Wednesday, May 24, 2006

O filme dos filmes


Quando escutei pela primeira algo sobre o "Cidadão Kane" pensei logo que seria um filme, no mínimo, chato. Nas minhas diversas idas à locadora sempre esbarrava com a fita (na época não havia dvd), na prateleira dos clássicos. Comecei a fazer jornalismo e o dito continuava a me perseguir. Era Kane pra cá, Kane pra lá! Foi então que minha professora de Fundamentos de Cinema passou trechos do filme e eu percebi o tamanho da minha ignorância. Tratei logo de alugar e assitir, e a cada sequência eu me impressionava mais. Ele trata da manutenção do poder e de como esse poder pode afetar a vida das pessoas, principalmente pessoas inocentes como uma criança. Kane também fala da importância das coisas simples da vida, como um trenó. Muitas pessoas podem preguntar: o que faz de "Cidadão Kane" o melhor filme de todos os tempos (escolhido pelo American Film Institute em 1998)? Depois das revoluções causadas por Griffith e seu "O Nascimento de uma Nação" e por Eisenstein e "O Encouraçado Potemkin"; Orson Welles trouxe o que podemos chamar de cinema moderno. Ele não foi o primeiro a introduzir flashbacks, mas a maneira como ele utilizou esse recurso é que pode ser considerada inovadora; o filme inteiro é um grande flashback. Ele não foi o primeiro a trabalhar o sentido de luz e sombra (coisa que o expressionismo já realizara), mas soube utilizar isso como uma homenagem à escola alemã e com isso deu características específicas aos diferentes momentos da vida do personagem principal.

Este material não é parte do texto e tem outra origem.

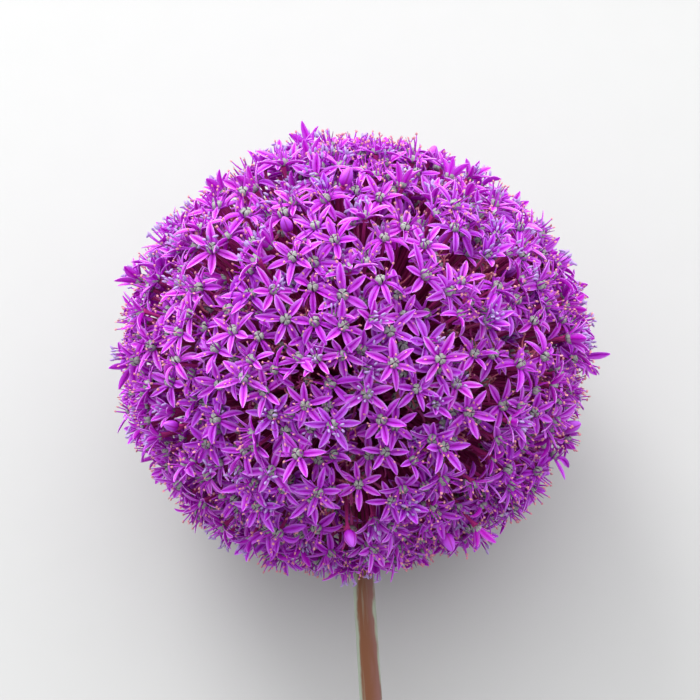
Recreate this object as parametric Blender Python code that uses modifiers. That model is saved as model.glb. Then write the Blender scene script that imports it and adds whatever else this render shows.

O filme é um amontoado de histórias que recriam a tragetória do "fictício" maganata da imprensa americana Charles Foster Kane. Seu início obscuro contrasta com a sequência do cine-jornal em que o diretor mostra, de forma rápida e funcional, toda vida de Charlie Kane; para depois se ater aos sentimentos e opiniões particulares que pessoas próximas tinham dele. "Cidadão Kane" trouxe para Orson Welles o devido reconhecimento artístico, calando a boca de muitos que não acreditavam no talento daquele jovem debutante em cinema, mas foi também o responsável pelo início da decadência do diretor. O milionário da imprensa americana, William Randolph Hearst, se identificou com Kane e partiu numa batalha para destruir o filme. Sua influência em Hollywood era enorme e ele trabalhou incessantemente para que Kane não fosse lançado. Hearst não conseguiu e o filme estreou em primeiro de maio de 1941, mas o boicote que seus jornais fizeram ao filme levou Kane a fracassar nas bilheterias o que quase causou a falência do estúdio RKO. No Oscar, Kane estava concorrendo a 8 prêmios, inclusive melhor filme, mas venceu apenas Melhor Roteiro, que Orson Welles precisou dividir com Herman J. Mankiewicz. "Cidadão Kane" só conseguiu um lugar ao sol 20 anos após seu lançamento. Depois dos estudos que o crítico André Bazin realizou sobre o filme ele foi apontado pelo British Film Institute, em 1962, como a obra cinematográfica mais importante de todos os tempos. Ainda hoje ele apresenta criatividade narrativa, originalidade técnica e beleza visual, "Cidadão Kane" pode e deve ser considerado como o marco zero do cinema moderno.